Part of the path from Porthoustock to St Keverne. At one time, it must have been a major route between the two, maybe even used by packhorses bringing goods inland from the beach. Or, perhaps, a track used by smugglers as they brought their contraband for distribution to the locals?
The rather pathetic dribble at the holy well dedicated to St Prostatus, the patron saint of elderly men. At the neighbouring well of St Viagra, the outflow is much more impressive.
I forgot the photographers' mantra - don't take a shot into the sun. Oh well, you can still make out the size and style of St Keverne Parish Church.
A fine trio of mature trees in the graveyard. I must say that the graveyard was obviously very well looked after.
After St Keverne, we headed off to visit the church of St Anthony in Meneage. This part of the Lizard, a combination of five parishes, has long been known as the Meneage - Land of the Monks. A Norman church built on the site of a Celtic original. It's relatively isolated and its location on the edge of an estuary adds to its charm.
A modern etched window to the memory of a past vicar, Willie Jenkin. I do like etched glass but it's a shame that this photograph does not do it justice. Exposure bracketing is what I should have used.
Some traditional stained glass - St Mary.
It's a small church but very well looked after. I would imagine its spirit of place would add to any service here - provided, of course, that it was traditional and not one of the more modern variants.

St John from the East Window above the altar.
Everybody likes the sound of running water.
The following day we thought we'd walk around Loe Pool by Helston.
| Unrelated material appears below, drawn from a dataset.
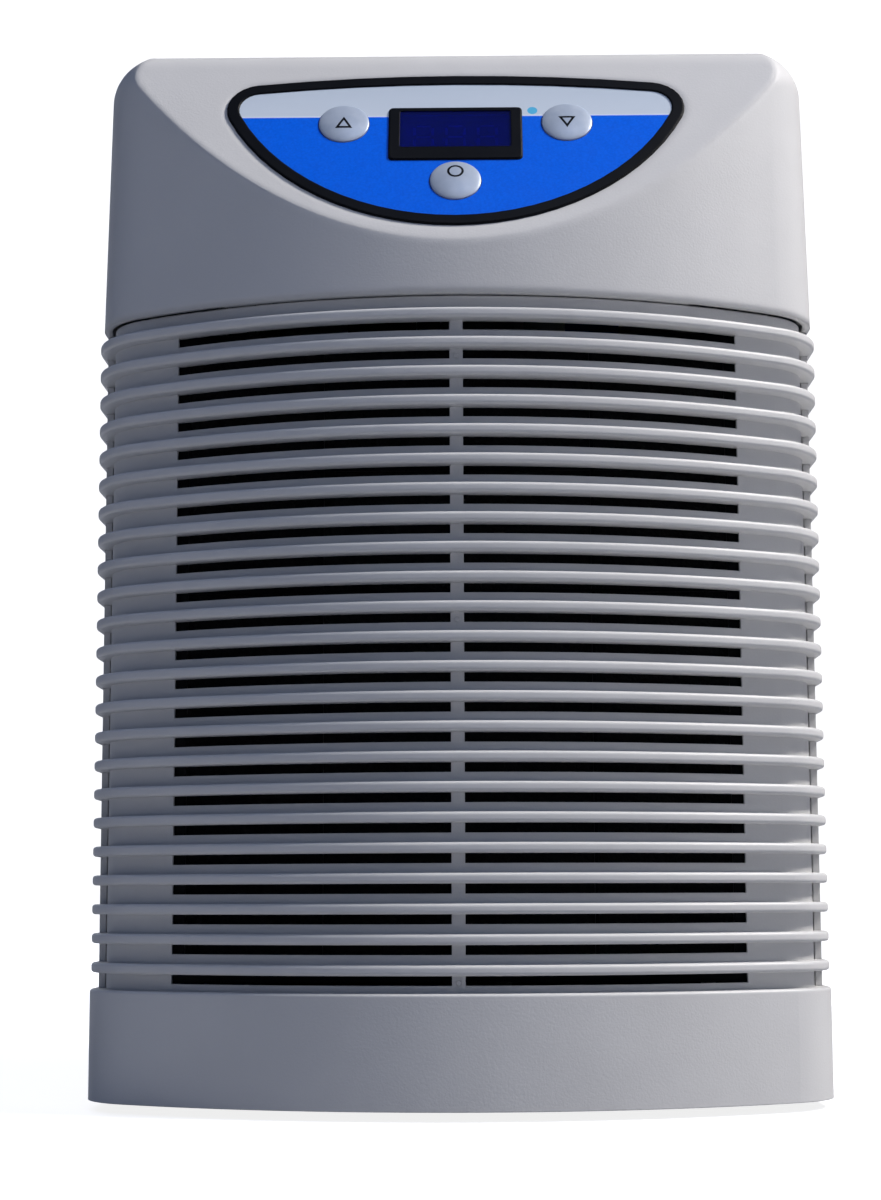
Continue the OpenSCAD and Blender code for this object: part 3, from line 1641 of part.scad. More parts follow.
// Four cables from the main board: to the compressor, the fan, the power inlet and the probe
module wiring_loom() {
  power_end = socket_back - pin_tail;
  color("#17181a") {
    translate([cable_comp_x, cable_comp_y, comp_z + terminal_rise + terminal_h])
      cylinder(r = cable_r, h = board2_z - comp_z - terminal_rise - terminal_h);
    translate([0, cable_fan_y, fan_z + motor_r])
      cylinder(r = cable_r, h = board2_z - fan_z - motor_r);
    swept_tube(rounded([[inlet_x, power_end, inlet_zc], [inlet_x, power_end - cable_dip, inlet_zc],
      [cable_power_x, cable_power_y, inlet_zc + cable_dip], [cable_power_x, cable_power_y, board2_z]],
      cable_bend, 5), cable_r, 12);
    swept_tube(rounded([[vessel_x + probe_off, vessel_y, cap_top + probe_head_h],
      [vessel_x + probe_off, vessel_y, cap_top + probe_head_h + cable_dip],
      [cable_probe_x, cable_probe_y, cap_top + probe_head_h + cable_dip],
      [cable_probe_x, cable_probe_y, board2_z]], cable_bend, 5), cable_r, 12);
  }
}

// Main board on the deck's posts, with edge connectors and two smoothing capacitors
module main_board() {
  color("#1f6b3c")
    difference() {
      translate([board2_x - board2_w / 2, board2_y - board2_d / 2, board2_z])
        cube([board2_w, board2_d, board_t]);
      for (p = board2_holes)
        translate([p[0], p[1], board2_z - cut])
          cylinder(r = small_r + slip, h = board_t + cut * 2);
    }
  color("#e6e3da")
    for (i = [0:3])
      translate([board2_x - board2_w / 2 + edge_gap * 3 + i * (connector_w + edge_gap),
        board2_y + board2_d / 2 - connector_d - edge_gap, board2_z + board_t / 2])
        cube([connector_w, connector_d, connector_h + board_t / 2]);
  color("#22303f")
    for (i = [0, 1])
      translate([board2_x + i * lead_cap_r * 3, board2_y, board2_z + board_t / 2])
        cylinder(r = lead_cap_r, h = lead_cap_h + board_t / 2);
}

// Transformer on the board: laminated core round a wound bobbin
module power_transformer() {
  x0 = board2_x - board2_w / 2 + edge_gap * 3;
  y0 = board2_y - trans_d / 2;
  z0 = board2_z + board_t;
  color("#5a5d61") {
    translate([x0, y0 + trans_d / 4, z0])
      cube([trans_w, trans_d / 2, trans_h]);
    translate([x0 + trans_w / 4, y0, z0 + trans_h / 5])
      cube([trans_w / 2, trans_d, trans_h * 3 / 5]);
  }
}

module compressor_relay() {
  color("#2159a8")
    translate([board2_x + board2_w / 2 - relay_w - edge_gap * 2, board2_y - relay_d / 2, board2_z + board_t])
      cube([relay_w, relay_d, relay_h]);
}

// Motor run capacitor standing on the deck in its clip, with two terminals
module run_capacitor() {
  z0 = deck_z + deck_t;
  color("#c9ccce") {
    translate([capac_x, capac_y, z0])
      rotate_extrude()
        polygon([[0, 0], [capac_r, 0], [capac_r, capac_h - capac_edge], [capac_r - capac_edge, capac_h],
          [0, capac_h]]);
    translate([capac_x, capac_y, z0])
      cylinder(r = capac_r + clip_t, h = clip_h);
    for (x = [-1, 1])
      translate([capac_x + x * capac_r / 3 - terminal_pin_w / 2, capac_y - terminal_pin / 2,
        z0 + capac_h - cut])
        cube([terminal_pin_w, terminal_pin, terminal_pin + cut]);
  }
}

// Appliance inlet in the rear panel: flange, deep socket and slots for three pins
module power_inlet() {
  body_w2 = socket_w + socket_wall * 2;
  body_h2 = socket_h + socket_wall * 2;
  face_y = panel_out + socket_flange_t;
  color("#1b1c1e")
    difference() {
      union() {
        facing_back(inlet_x, panel_out, inlet_zc)
          linear_extrude(socket_flange_t)
            soft_rect(body_w2 + socket_flange * 2, body_h2 + socket_flange * 2, socket_edge_r);
        facing_back(inlet_x, socket_back, inlet_zc)
          linear_extrude(panel_out - socket_back)
            square([body_w2, body_h2], center = true);
      }
      facing_back(inlet_x, face_y - socket_depth, inlet_zc)
        linear_extrude(socket_depth + cut)
          soft_rect(socket_w, socket_h, socket_in_r);
      for (p = pin_places)
        facing_back(inlet_x + p[0], socket_back - cut, inlet_zc + p[1])
          linear_extrude(socket_depth)
            square([pin_w + slip * 2, pin_h + slip * 2], center = true);
    }
}

module inlet_pins() {
  color("#c8b26a")
    for (p = pin_places)
      facing_back(inlet_x + p[0], socket_back - pin_tail, inlet_zc + p[1])
        linear_extrude(pin_tail + socket_wall * 2 + pin_len)
          square([pin_w, pin_h], center = true);
}

// One screw along Z with its head's underside at z = 0, pointing up
module screw(r, head_r, head_h, len) {
  difference() {
    union() {
      translate([0, 0, -head_h])
        cylinder(r = head_r, h = head_h);
      cylinder(r = r, h = len);
    }
    translate([0, 0, -head_h - cut])
      linear_extrude(head_h / 2 + cut)
        for (a = [0, 90])
          rotate(a)
            square([head_r, head_r / 4], center = true);
  }
}

// Four screws through the rear panel and four up through the deck into the cover
module case_screws() {
  color("#9c9fa2") {
    for (z = rear_screw_z, x = [-1, 1])
      translate([x * (rib_half - rear_screw_in), panel_out, z])
        rotate([90, 0, 0])
          screw(screw_r, screw_head_r, screw_head_h, screw_len);
    for (p = tower_places)
      translate([p[0], p[1], deck_z])
        screw(screw_r, screw_head_r, screw_head_h, screw_len);
  }
}

// Small screws: four hold the main board and four the display board
module board_screws() {
  color("#b3b5b7") {
    for (p = board2_holes)
      translate([p[0], p[1], board2_z + board_t])
        mirror([0, 0, 1])
          screw(small_r, small_head_r, small_head_h, small_len);
    for (p = board_holes)
      on_facet(p[0], p[1], -board_drop - board_t)
        screw(small_r, small_head_r, small_head_h, small_len);
  }
}

front_grille();
air_filter_frame();
air_filter_mesh();
top_cover();
left_side_panel();
right_side_panel();
rear_panel();
base_tray();
rubber_feet();
equipment_deck();
panel_gasket();
membrane_overlay();
display_bezel();
display_window();
led_display();
up_button();
down_button();
set_button();
display_board();
tact_switches();
display_ribbon();
condenser_fins();
condenser_tubes();
condenser_end_plates();
fan_shroud();
fan_impeller();
fan_shaft();
fan_motor();
fan_bracket();
compressor_shell();
compressor_feet();
compressor_grommets();
compressor_studs();
compressor_nuts();
terminal_cover();
discharge_line();
liquid_line();
filter_drier();
capillary_tube();
suction_line();
refrigerant_coil();
evaporator_vessel();
evaporator_cap();
cap_seal();
cap_bolts();
evaporator_insulation();
port_seals();
hose_tails();
inlet_nut();
outlet_nut();
temperature_probe();
wiring_loom();
main_board();
power_transformer();
compressor_relay();
run_capacitor();
power_inlet();
inlet_pins();
case_screws();
board_screws();
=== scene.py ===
import math

import bpy
import numpy as np
from mathutils import Matrix


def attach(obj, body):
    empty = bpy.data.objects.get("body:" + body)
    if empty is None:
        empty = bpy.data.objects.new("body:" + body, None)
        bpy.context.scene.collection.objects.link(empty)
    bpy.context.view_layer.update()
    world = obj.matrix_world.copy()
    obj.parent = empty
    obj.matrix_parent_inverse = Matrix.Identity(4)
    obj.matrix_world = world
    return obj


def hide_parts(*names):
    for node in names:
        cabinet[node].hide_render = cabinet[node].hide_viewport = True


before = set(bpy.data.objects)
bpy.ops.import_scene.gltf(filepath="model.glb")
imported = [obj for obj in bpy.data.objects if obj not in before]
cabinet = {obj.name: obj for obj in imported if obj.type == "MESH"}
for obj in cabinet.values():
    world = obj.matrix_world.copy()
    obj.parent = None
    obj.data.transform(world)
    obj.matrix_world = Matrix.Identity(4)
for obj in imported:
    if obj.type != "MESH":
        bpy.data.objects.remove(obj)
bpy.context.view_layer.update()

# The viewpoint.
# A long lens a little above the floor, about a metre in front, tipped up by seven degrees.
eye = (0.0051014, -1.1295, 0.0903)
yaw, pitch, roll = -0.0128, 0.1286, -0.0035
ahead = np.array([math.sin(yaw) * math.cos(pitch), math.cos(yaw) * math.cos(pitch), math.sin(pitch)])
level = np.array([math.cos(yaw), -math.sin(yaw), 0.0])
above = np.cross(level, ahead)
right = level * math.cos(roll) + above * math.sin(roll)
up = above * math.cos(roll) - level * math.sin(roll)
viewpoint = bpy.data.cameras.new("viewpoint")
viewpoint.sensor_fit, viewpoint.sensor_height, viewpoint.lens = "VERTICAL", 24.0, 45.685
viewpoint.clip_start, viewpoint.clip_end = 0.05, 50.0
stand = bpy.data.objects.new("viewpoint", viewpoint)
stand.matrix_world = Matrix([[right[i], up[i], -ahead[i], eye[i]] for i in range(3)] + [[0, 0, 0, 1]])
bpy.context.scene.collection.objects.link(stand)
scene = bpy.context.scene
scene.camera = stand
scene.view_settings.view_transform = "Standard"


# The room: a pale matt floor that rises into a backdrop, lit mostly from one side.
# A strong lamp stands high on the right, a weak one in front, a broad one behind the cabinet,
# and bluish walls give the rest.
def light_of(hex_colour):
    """The linear colour of an sRGB hex value: each channel c is c / 12.92 below 0.04045,
    else ((c + 0.055) / 1.055) to the power 2.4."""
    c = np.array([int(hex_colour[i:i + 2], 16) / 255 for i in (1, 3, 5)])
    linear = np.where(c <= 0.04045, c / 12.92, ((c + 0.055) / 1.055) ** 2.4)
    return (*linear.tolist(), 1.0)


def add(tree, kind, ins=None, **settings):
    """Adds a node, sets its settings, and gives each named input a value or a link."""
    made = tree.nodes.new(kind)
    for name, value in settings.items():
        setattr(made, name, value)
    for name, value in (ins or {}).items():
        if isinstance(value, bpy.types.NodeSocket):
            tree.links.new(value, made.inputs[name])
        else:
            made.inputs[name].default_value = value
    return made


def surface_mesh(name, points, *faces, smooth=True):
    """A mesh object at the origin from an array of points and one or more arrays of faces."""
    mesh = bpy.data.meshes.new(name)
    mesh.from_pydata(points.tolist(), [], [face for part in faces for face in part.tolist()])
    mesh.validate()
    mesh.polygons.foreach_set("use_smooth", np.full(len(mesh.polygons), smooth))
    made = bpy.data.objects.new(name, mesh)
    bpy.context.scene.collection.objects.link(made)
    return made


def grid_faces(rows, cols, close_rows=False, close_cols=False):
    """Quads between neighbouring points of a grid held row by row."""
    r = np.arange(rows if close_rows else rows - 1)
    c = np.arange(cols if close_cols else cols - 1)
    a, b = np.meshgrid(r, c, indexing="ij")
    a, b = a.ravel(), b.ravel()
    a1, b1 = (a + 1) % rows, (b + 1) % cols
    return np.stack([a * cols + b, a * cols + b1, a1 * cols + b1, a1 * cols + b], axis=1)


def seen_plainly(tree):
    """1 for a ray from the camera or through glass, and 0 for every other ray."""
    ray = add(tree, "ShaderNodeLightPath")
    return add(tree, "ShaderNodeMath", {0: ray.outputs["Is Camera Ray"], 1: ray.outputs["Is Transmission Ray"]},
               operation="MAXIMUM").outputs[0]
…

An anticipated 6 miler that actually came in at 7.5miles because of a closed footpath. The longest we've walked for a while but a good one.
Quite a large part of the walk was through wooded areas alongside the water of Loe Pool. The Pool is the largest freshwater lake in Cornwall, excluding reservoirs like Siblyback etc.
Looking down on Loe Bar, an area of shingle that separates the freshwater Loe Pool from the sea. The bar itself is formed by the tide and first blocked off the entrance to the Pool in mediaeval times. Before then, the Pool was a river and Helston had its own port.
Looking up the Pool from the Bar. This is the view that sailors would have seen when there was access to the sea.
The view from the Bar looking eastwards towards the Lizard. Looks can be deceptive - this beach is one of the most dangerous in Cornwall.
The Bar with the thin line of the sea above it.
The tranquil water of  Loe Pool. Look closely and you might make out the shower dappling the surface.